I think that has always been something I have admired in my father, a quality I have also tried to emulate a lot of the time. An acceptance of the world, and definitely less judgmental in his outlook. While I will definitely censor myself and be very careful with whatever I say to my parents, I think there might be some hope after all. I have realised a few very uncomfortable things, things that I fear shall now hamper the kind of relationship I have had with my parents. I think my mother is going to definitely worry a lot more about me and I guess that I something I have to deal with. I just wished that maybe things could have gone on in a different way. But we do not have the control to dictate how events should unfold, I am definitely hurt by many things my mother said.
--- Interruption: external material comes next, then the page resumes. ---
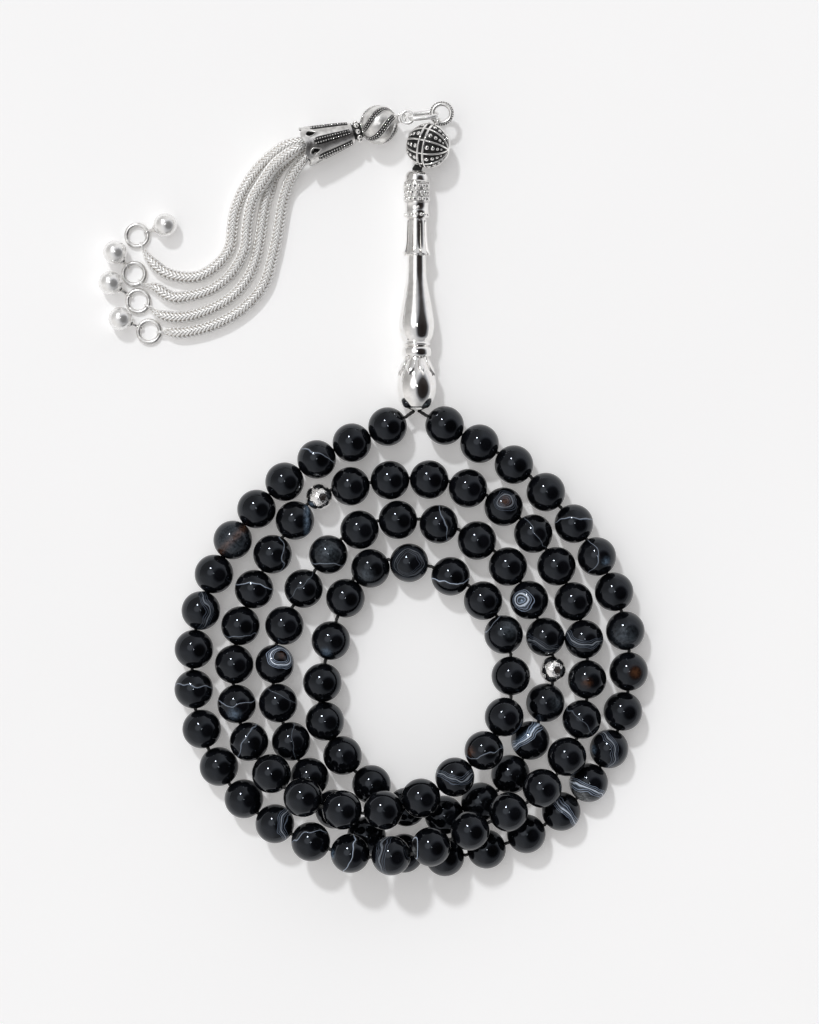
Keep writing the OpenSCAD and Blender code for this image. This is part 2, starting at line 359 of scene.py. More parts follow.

I shall hold myself more shyly from now on with her, it is a shame, because I always believed I could have an open relationship with her. But I think it just goes to teach me a thing or two about the kind of parent I should try to be. My father may be a nonjudgmental man but he is most definitely not the most actively initiative-taking one. I have always believed that silence favours the oppressor, my father inevitably also condones my mother, even if he might not believe that. I have a few lessons for myself, and I think, despite the deep hurt I feel (it ruined my mood completely, I am unable to write my paper, I didn’t eat dinner because I feel sick from my stomach), I could take away some things valuable from it. And sometimes, that is the best thing one can do with their circumstances, right?
And that’s my memory for the day.
PS: On reading this, I realise that my reported speech is abominable in many places. My sincere apologies.